It is a sad day. It is a day I didn’t want to come. I wanted Nelson Mandela to live forever.
I became familiar with him and his anti-apartheid struggles when I taught in the 1980’s. As a geography teacher, I taught some about latitude and longitude, but it was always the people (and the foods) that I emphasized. In 1987, the movie, MANDELA, was broadcast on television. Starring Danny Glover as Mandela, it was great! I taped it and showed it to my classes when we studied South Africa. From then on, Mandela was my hero.
When he was released from prison after 27 years, I was cheered. When apartheid was dismantled, I was heartened. When he became the country’s first black president, I was amazed. When he showed such integrity and forgiveness to the whites who had harmed him and his fellow people, I learned that goodness and power could reside in one person. He not only spoke of peace and equality, he put his words into action.

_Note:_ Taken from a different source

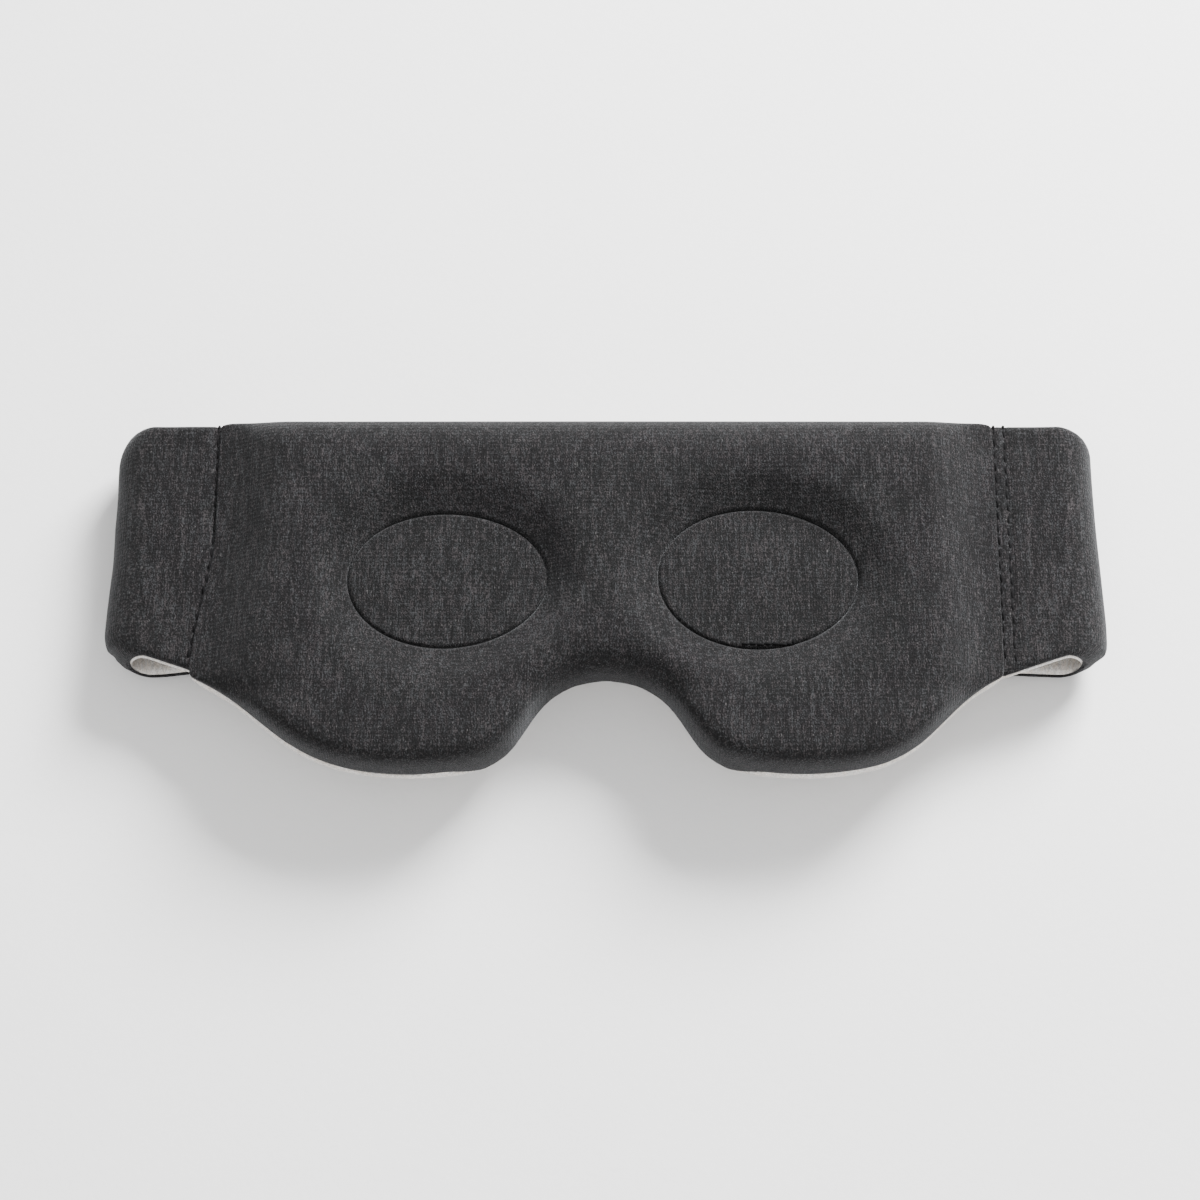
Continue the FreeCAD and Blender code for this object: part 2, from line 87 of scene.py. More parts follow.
def deselectAll():
    if bpy.context.mode != "OBJECT":
        bpy.ops.object.mode_set(mode="OBJECT")
    bpy.ops.object.select_all(action="DESELECT")


def pick(*objects):
    deselectAll()
    for obj in objects:
        obj.select_set(True)
    bpy.context.view_layer.objects.active = objects[0]
    return objects[0]


def applyModifier(obj, name):
    pick(obj)
    bpy.ops.object.modifier_apply(modifier=name)


def copyOf(obj, name):
    twin = obj.copy()
    twin.data = obj.data.copy()
    twin.name = name
    twin.parent = None
    twin.matrix_world = Matrix.Identity(4)
    for key in list(twin.keys()):
        del twin[key]
    bpy.context.scene.collection.objects.link(twin)
    return twin


def getPoints(obj):
    flat = np.empty(len(obj.data.vertices) * 3)
    obj.data.vertices.foreach_get("co", flat)
    return flat.reshape(-1, 3)


def getNormals(obj):
    flat = np.empty(len(obj.data.vertices) * 3)
    obj.data.vertices.foreach_get("normal", flat)
    return flat.reshape(-1, 3)


def setPoints(obj, points):
    obj.data.vertices.foreach_set("co", np.asarray(points, float).ravel())
    obj.data.update()


def selectFaces(obj, chosen):
    # leaves obj in edit mode with just the chosen faces selected
    pick(obj)
    bpy.ops.object.mode_set(mode="EDIT")
    bpy.ops.mesh.select_mode(type="FACE")
    bpy.ops.mesh.select_all(action="DESELECT")
    bpy.ops.object.mode_set(mode="OBJECT")
    obj.data.polygons.foreach_set("select", np.asarray(chosen, bool))
    bpy.ops.object.mode_set(mode="EDIT")


def faceCentres(obj):
    flat = np.empty(len(obj.data.polygons) * 3)
    obj.data.polygons.foreach_get("center", flat)
    return flat.reshape(-1, 3)


def dropFaces(obj, chosen):
    selectFaces(obj, chosen)
    bpy.ops.mesh.delete(type="FACE")
    bpy.ops.object.mode_set(mode="OBJECT")


def splitOff(obj, chosen, name):
    # the chosen faces become an object of their own
    before = set(bpy.data.objects)
    selectFaces(obj, chosen)
    bpy.ops.mesh.separate(type="SELECTED")
    bpy.ops.object.mode_set(mode="OBJECT")
    part = next(item for item in bpy.data.objects if item not in before)
    part.name = name
    part.data.name = name
    return part


def ramp(values, low, high):
    # 0 below low, 1 above high, smooth between them
    t = np.clip((values - low) / (high - low), 0, 1)
    return t * t * (3 - 2 * t)


def shadeSmooth(obj):
    pick(obj)
    bpy.ops.object.shade_smooth()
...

President Barack Obama spoke about this today: “We’ve lost one of the most influential, courageous and profoundly good human beings that any of us will share time with,” Obama said. “He no longer belongs to us, he belongs to the ages … His commitment to transfer power and reconcile with those who jailed him set an example that all humanity should aspire to.”
I knew that it was time for Mandela to make his final journey. He was ill and tired. A 45-year-old South African housewife expressed my emotions exactly.”I have mixed feelings. I am happy that he is resting but I am also sad to see him go,” Molebogeng Ntheledi was quoted as saying.
Goodbye, Mr. Mandela. May you rest in peace. May the lessons you taught the world never be forgotten.